• [RECORDED DATA]:
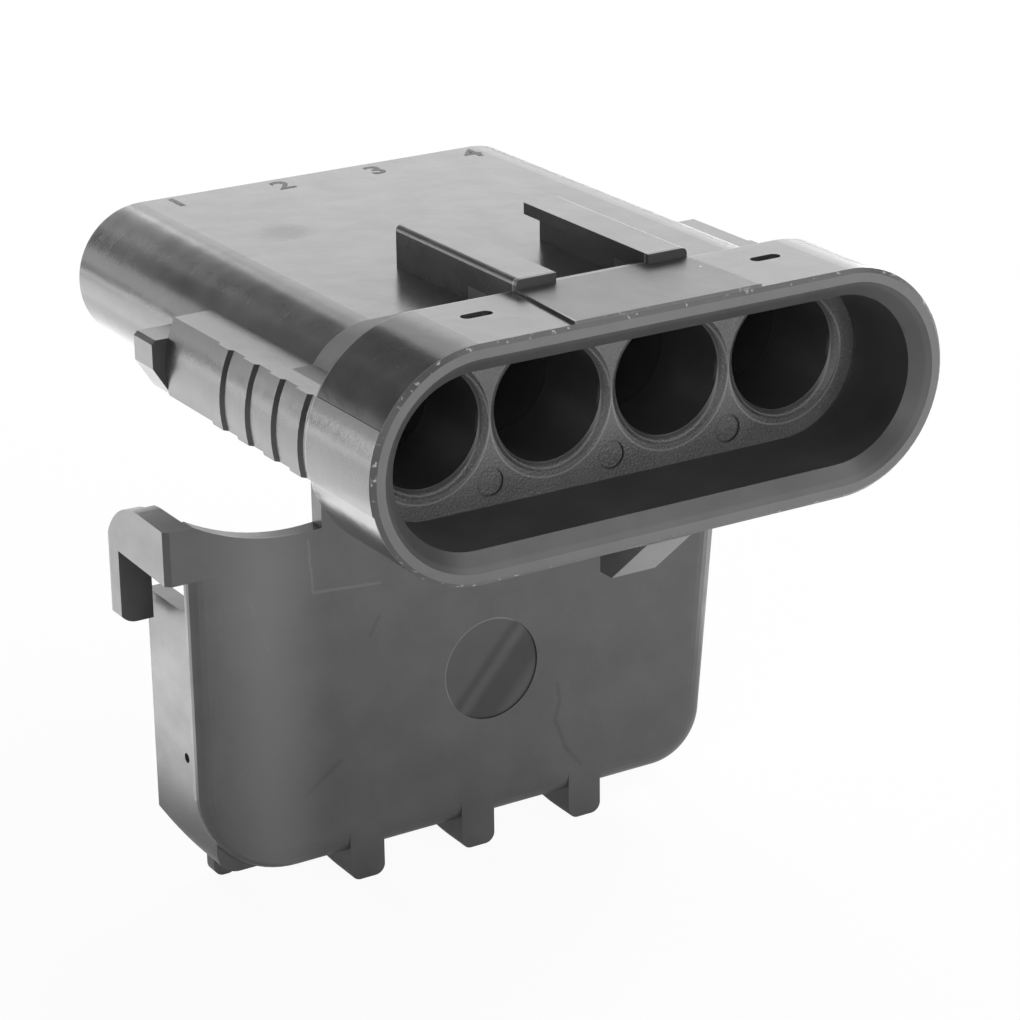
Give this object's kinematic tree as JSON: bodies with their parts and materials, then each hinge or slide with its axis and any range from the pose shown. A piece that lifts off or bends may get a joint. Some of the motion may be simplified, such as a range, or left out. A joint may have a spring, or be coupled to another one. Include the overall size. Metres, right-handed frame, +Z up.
{
  "type": "sealed automotive connector housing",
  "caption": "Black moulded socket half of a sealed in-line wire connector: race-track shroud round a row of round ways, top clip rails, and a strap-hinged rear lock cover with latch loops.",
  "frame": {"origin": "middle of the mating mouth, on the shroud's front rim", "axes": "+X along the row of ways, +Y from the mouth to the wires, +Z up towards the clip rails"},
  "size_m": [0.0436, 0.0433, 0.0441],
  "materials": {
    "black_plastic": "satin to gloss as moulded"
  },
  "bodies": {
    "housing": {"housing": "black_plastic", "hinge_strap": "black_plastic"},
    "cover": {"lock_cover": "black_plastic"}
  },
  "joints": [
    {"name": "cover_hinge", "type": "hinge", "parent": "housing", "child": "cover", "pos_m": [0, 0.02003, -0.00777], "axis": [1, 0, 0], "range_deg": [-30, 90], "stiffness_Nm_per_rad": 0.01, "deforming": ["hinge_strap"]}
  ]
}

• [AIM]:
Only lines with the word "bodies" should be collected from the material.

• [THE REPLY]:
Give this object's kinematic tree as JSON: bodies with their parts and materials, then each hinge or slide with its axis and any range from the pose shown. A piece that lifts off or bends may get a joint. Some of the motion may be simplified, such as a range, or left out. A joint may have a spring, or be coupled to another one. Include the overall size. Metres, right-handed frame, +Z up.
  "bodies": {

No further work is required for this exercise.